(A run of records)
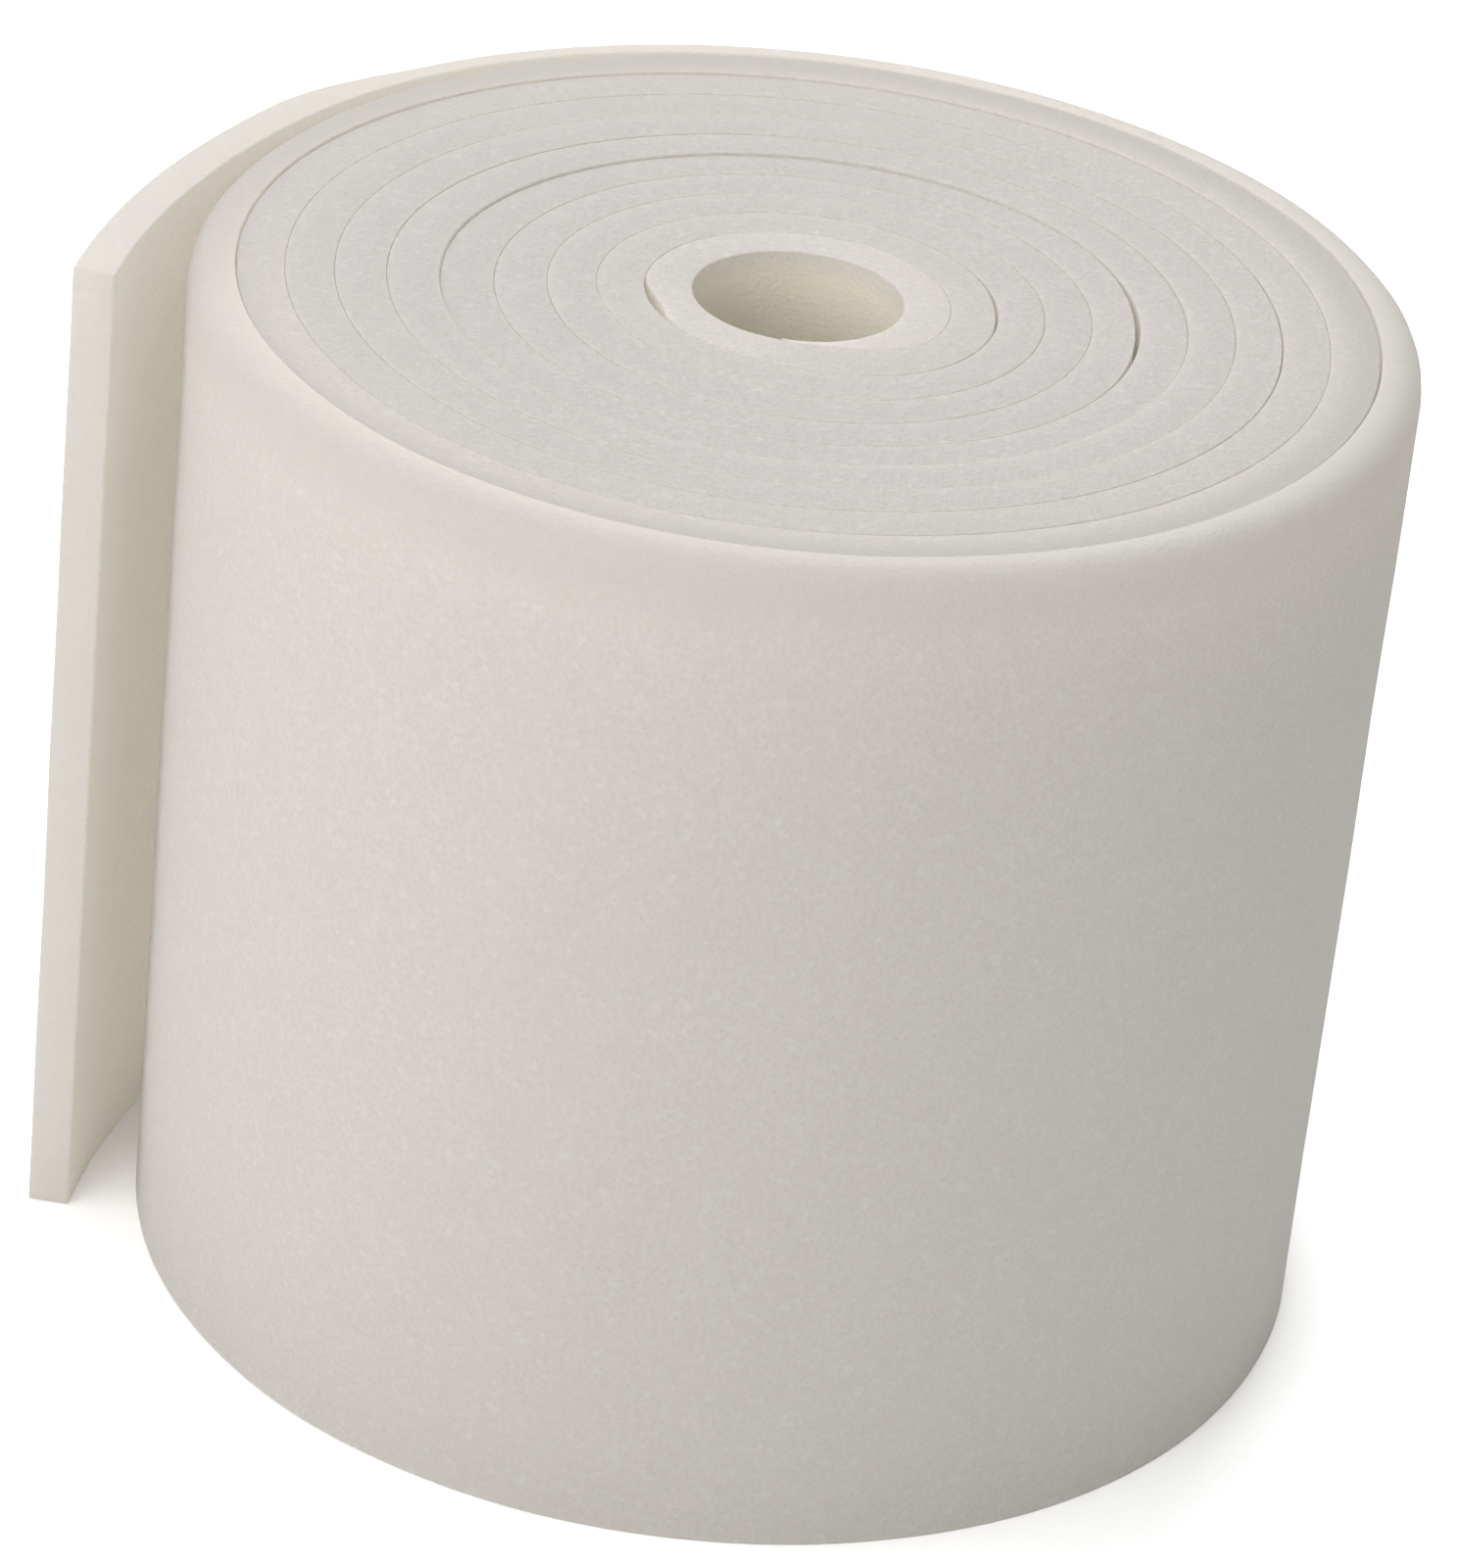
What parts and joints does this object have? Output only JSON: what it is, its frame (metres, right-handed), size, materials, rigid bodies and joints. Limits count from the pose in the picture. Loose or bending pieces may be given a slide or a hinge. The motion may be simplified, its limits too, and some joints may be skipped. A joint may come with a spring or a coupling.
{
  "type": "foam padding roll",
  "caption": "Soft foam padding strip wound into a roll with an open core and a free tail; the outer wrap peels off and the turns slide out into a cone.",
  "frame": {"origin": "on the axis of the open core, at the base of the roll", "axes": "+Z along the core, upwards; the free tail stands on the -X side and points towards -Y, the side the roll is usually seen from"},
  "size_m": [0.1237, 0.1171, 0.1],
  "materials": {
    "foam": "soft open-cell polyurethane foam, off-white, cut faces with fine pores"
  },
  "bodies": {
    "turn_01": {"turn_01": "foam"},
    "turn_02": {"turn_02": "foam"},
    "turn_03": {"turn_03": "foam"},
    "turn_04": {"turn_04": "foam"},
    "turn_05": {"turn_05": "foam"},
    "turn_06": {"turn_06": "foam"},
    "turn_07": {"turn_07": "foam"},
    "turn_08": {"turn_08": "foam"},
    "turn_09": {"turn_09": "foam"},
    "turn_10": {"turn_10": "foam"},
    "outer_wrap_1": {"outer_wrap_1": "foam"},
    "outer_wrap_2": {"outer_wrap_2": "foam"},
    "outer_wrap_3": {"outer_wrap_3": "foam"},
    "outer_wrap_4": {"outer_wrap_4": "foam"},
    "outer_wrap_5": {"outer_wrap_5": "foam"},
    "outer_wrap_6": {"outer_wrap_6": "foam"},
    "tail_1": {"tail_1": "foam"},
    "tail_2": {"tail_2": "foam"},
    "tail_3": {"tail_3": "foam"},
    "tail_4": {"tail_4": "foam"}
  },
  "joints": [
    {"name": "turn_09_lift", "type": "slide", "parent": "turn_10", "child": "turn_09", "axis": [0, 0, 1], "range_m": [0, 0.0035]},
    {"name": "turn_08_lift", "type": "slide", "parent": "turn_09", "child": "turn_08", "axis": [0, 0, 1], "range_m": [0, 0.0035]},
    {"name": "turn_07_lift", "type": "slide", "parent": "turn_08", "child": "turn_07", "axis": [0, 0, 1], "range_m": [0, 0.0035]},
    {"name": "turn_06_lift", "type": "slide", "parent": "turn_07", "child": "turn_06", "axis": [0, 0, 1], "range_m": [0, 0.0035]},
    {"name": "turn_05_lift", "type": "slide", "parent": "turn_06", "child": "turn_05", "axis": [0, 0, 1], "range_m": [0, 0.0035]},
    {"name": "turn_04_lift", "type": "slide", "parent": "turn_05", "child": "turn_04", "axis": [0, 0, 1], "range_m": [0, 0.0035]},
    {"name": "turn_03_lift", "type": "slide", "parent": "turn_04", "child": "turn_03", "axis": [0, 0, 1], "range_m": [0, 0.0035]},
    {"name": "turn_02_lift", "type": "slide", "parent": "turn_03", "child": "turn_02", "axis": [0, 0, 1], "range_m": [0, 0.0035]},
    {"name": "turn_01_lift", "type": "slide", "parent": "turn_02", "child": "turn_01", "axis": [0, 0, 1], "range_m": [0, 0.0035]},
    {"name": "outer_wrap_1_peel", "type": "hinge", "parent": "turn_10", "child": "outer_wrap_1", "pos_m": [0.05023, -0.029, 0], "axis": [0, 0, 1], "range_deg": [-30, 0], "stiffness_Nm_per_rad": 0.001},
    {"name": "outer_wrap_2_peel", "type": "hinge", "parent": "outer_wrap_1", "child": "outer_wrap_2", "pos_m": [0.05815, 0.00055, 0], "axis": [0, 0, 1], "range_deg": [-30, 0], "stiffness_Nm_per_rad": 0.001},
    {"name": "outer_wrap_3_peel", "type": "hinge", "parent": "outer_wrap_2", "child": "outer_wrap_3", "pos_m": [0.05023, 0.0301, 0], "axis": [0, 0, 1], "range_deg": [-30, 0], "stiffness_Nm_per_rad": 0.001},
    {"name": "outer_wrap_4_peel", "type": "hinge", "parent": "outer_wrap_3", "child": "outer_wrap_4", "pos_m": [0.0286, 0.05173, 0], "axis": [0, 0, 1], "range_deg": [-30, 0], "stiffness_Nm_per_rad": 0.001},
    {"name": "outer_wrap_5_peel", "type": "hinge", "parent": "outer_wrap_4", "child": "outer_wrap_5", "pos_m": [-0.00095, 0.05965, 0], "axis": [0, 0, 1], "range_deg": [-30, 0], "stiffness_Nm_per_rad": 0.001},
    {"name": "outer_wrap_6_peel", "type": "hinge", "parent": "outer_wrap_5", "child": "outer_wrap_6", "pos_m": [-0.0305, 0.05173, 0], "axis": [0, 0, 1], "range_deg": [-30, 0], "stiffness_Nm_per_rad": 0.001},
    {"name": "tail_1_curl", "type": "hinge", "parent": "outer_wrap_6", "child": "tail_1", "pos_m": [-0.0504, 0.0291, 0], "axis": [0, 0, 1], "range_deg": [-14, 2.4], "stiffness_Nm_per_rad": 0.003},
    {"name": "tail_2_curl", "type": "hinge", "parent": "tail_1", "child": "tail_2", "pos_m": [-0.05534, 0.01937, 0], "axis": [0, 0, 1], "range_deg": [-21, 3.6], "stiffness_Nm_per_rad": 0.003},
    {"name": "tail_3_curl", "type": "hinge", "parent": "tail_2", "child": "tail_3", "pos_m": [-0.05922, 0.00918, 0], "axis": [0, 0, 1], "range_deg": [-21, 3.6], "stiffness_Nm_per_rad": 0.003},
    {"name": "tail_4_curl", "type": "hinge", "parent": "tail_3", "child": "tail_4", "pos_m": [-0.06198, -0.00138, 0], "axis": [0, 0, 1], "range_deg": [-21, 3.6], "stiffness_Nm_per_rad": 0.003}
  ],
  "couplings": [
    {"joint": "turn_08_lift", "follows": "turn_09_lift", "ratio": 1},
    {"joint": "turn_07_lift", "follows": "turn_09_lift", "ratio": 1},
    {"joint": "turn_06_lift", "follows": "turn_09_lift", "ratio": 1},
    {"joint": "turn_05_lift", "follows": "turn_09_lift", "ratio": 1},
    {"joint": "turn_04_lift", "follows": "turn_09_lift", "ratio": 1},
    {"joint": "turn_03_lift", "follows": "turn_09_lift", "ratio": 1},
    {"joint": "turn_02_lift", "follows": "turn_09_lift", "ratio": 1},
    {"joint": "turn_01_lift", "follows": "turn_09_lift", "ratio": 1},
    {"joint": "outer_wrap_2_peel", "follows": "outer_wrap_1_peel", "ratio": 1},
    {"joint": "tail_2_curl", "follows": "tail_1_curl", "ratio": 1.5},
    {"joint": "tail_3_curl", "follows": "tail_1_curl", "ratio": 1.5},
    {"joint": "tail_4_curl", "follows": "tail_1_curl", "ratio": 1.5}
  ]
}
--
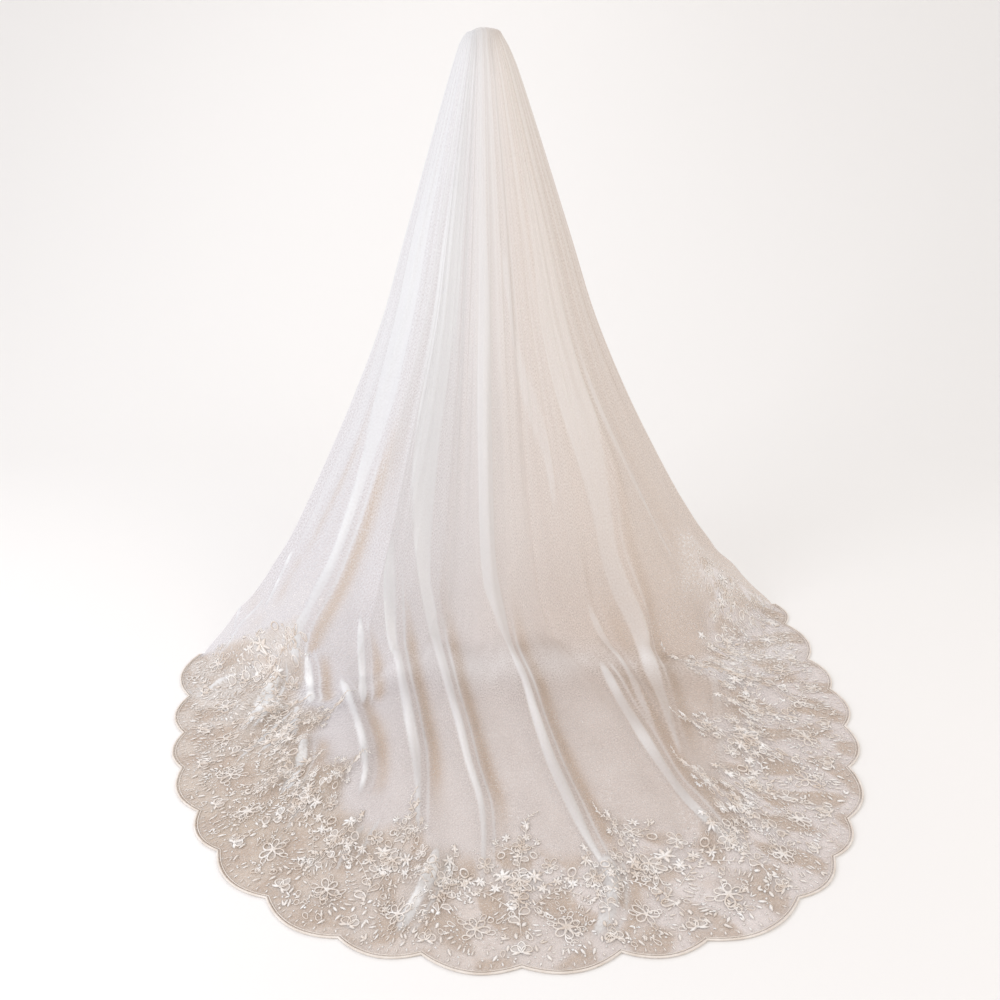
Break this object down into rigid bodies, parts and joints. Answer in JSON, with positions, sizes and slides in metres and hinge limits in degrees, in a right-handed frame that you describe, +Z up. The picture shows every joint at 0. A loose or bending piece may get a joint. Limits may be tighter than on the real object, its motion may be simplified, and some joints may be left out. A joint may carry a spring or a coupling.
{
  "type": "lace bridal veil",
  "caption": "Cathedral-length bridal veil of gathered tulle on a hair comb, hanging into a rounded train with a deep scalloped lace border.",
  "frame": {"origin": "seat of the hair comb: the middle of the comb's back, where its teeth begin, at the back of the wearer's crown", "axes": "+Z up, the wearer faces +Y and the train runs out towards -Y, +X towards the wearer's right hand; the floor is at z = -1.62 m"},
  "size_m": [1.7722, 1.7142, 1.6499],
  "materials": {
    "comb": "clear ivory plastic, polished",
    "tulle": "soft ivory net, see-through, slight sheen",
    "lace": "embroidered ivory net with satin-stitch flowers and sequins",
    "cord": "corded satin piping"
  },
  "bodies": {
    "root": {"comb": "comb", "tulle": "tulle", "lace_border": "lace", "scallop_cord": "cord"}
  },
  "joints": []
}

**Problem statement**:
Count the lines in the material above where the string "with" appears, then state only that count.

**The solution**:
6